Pasdar has probably the most thankless role in the movie playing the moral center, the straight man ruining all the fun.  Bigelow is smart enough to makes him the focus for the beginning of the movie, before things really kick into high gear.  He really sells the pain and confusion of his junkie style transformation into a bloodsucker.  The way he teeters on the edge, wanting to hang with the bad kids while refusing to commit, makes him come off as a bit of a pussy, but in the end he’s brave (or foolish) enough to ride after Severen and rest with just a horse and lasso.  He literally cowboys up.

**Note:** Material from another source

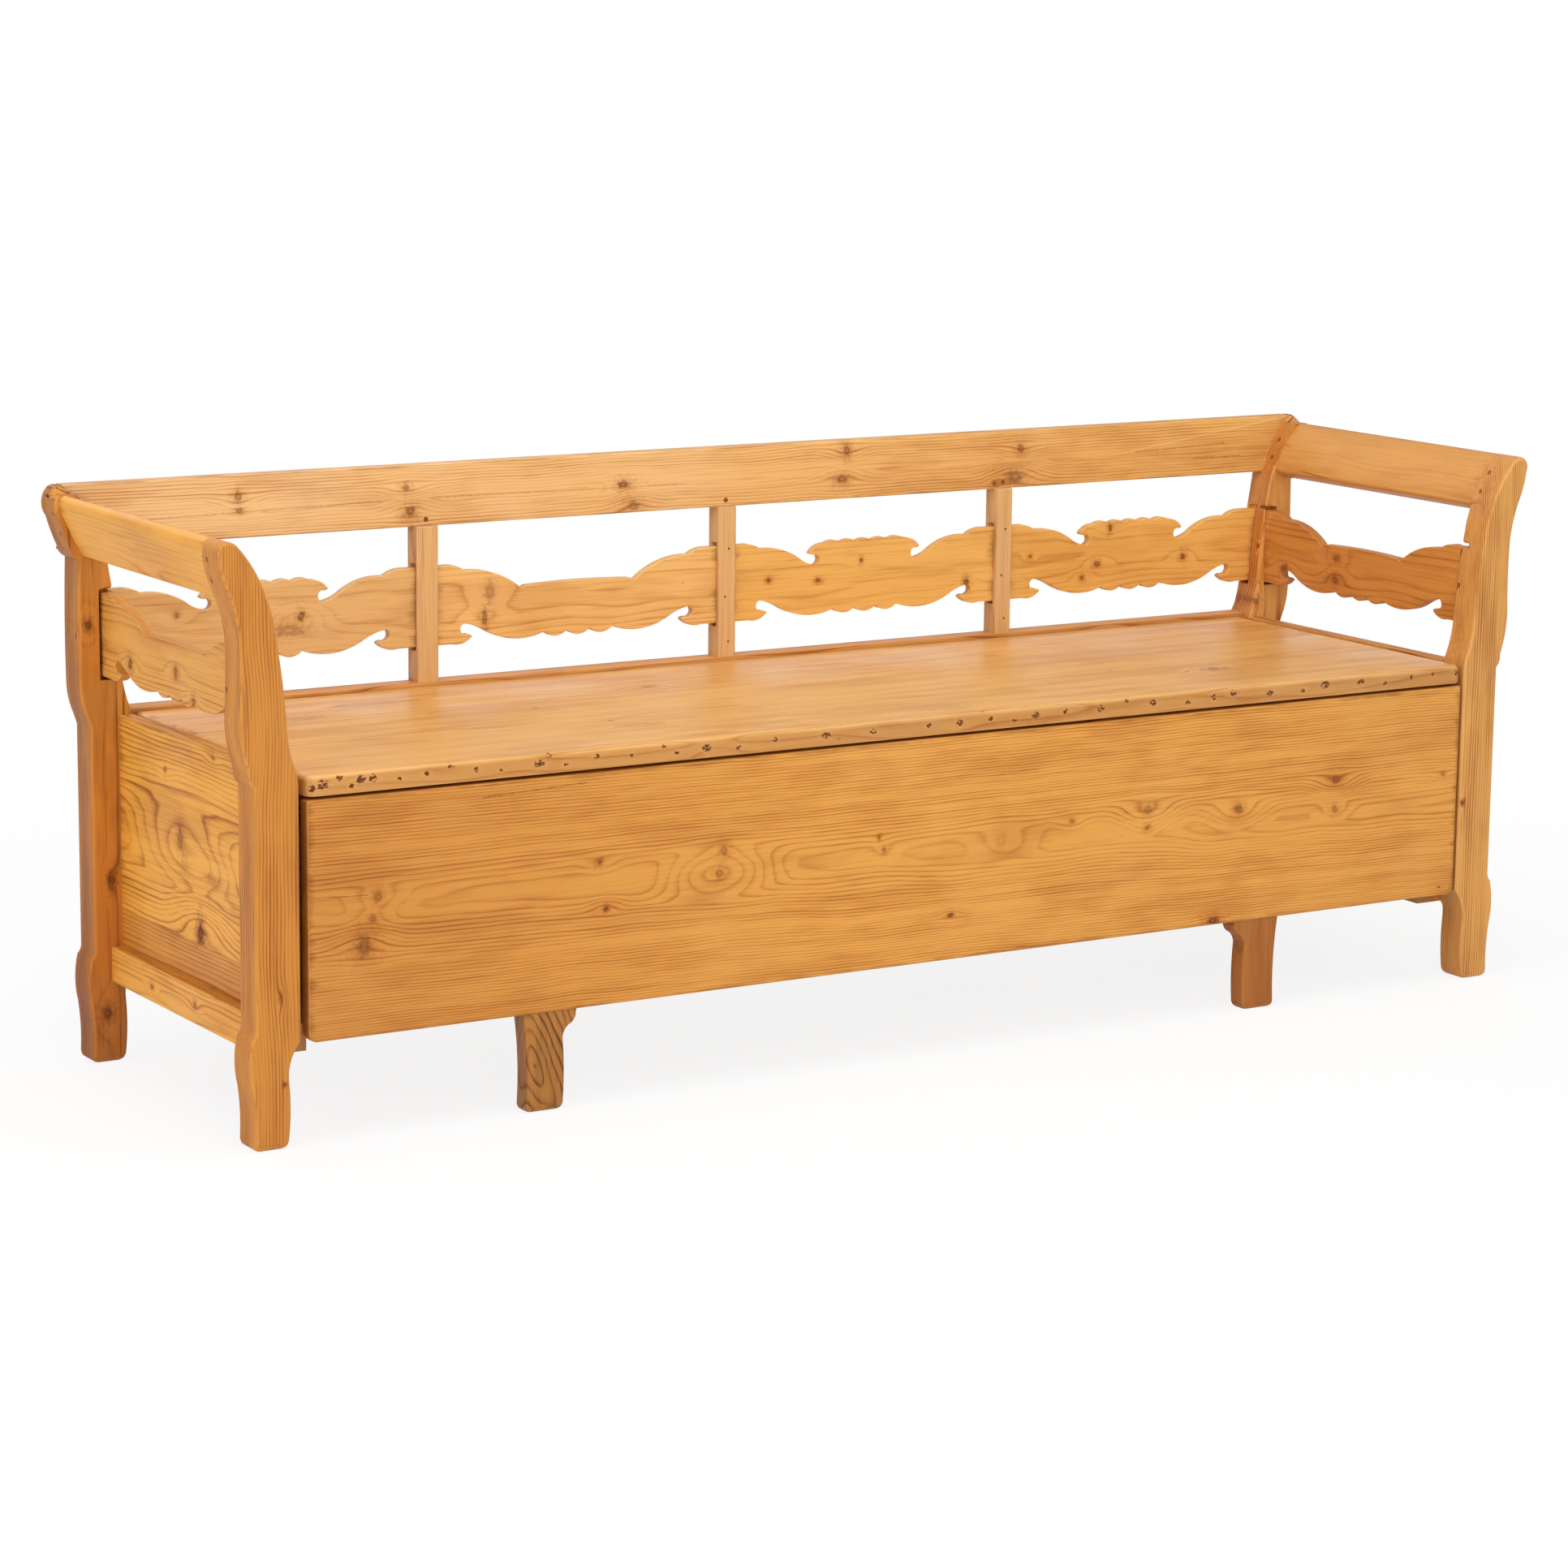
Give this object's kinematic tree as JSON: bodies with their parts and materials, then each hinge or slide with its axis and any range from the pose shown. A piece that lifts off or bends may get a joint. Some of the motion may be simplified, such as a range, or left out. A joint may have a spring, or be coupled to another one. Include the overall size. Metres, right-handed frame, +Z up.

Everything in this movie comes together so well.  There are so many wonderful little touches that wrap everything together, like all the badges on Severen’s leather jacket, presumably trophies from his conflicts with authority.  Cinematographer Adam Greenberg had an eye for striking images, from an eerily backlit silhouette, to the sunlight spiking through the bullet holes during the hotel room shootout.  There is not a huge amount of blood—until you get to the scene where Severen gets plowed into by a tanker truck.  His half pulverized face is one of the most memorable makeup effects ever, made even more effective by Paxton’s giant grin beaming through all the blood.  

That wraps up NEAR DARK in a nutshell.  The things you are watching should be repellent, but somehow they are just so cool.  And Paxton was a major contributor to that magic, the same way he elevated every movie he was in.  So long, Bill.  To paraphrase Severen, you were finger lickin’ good.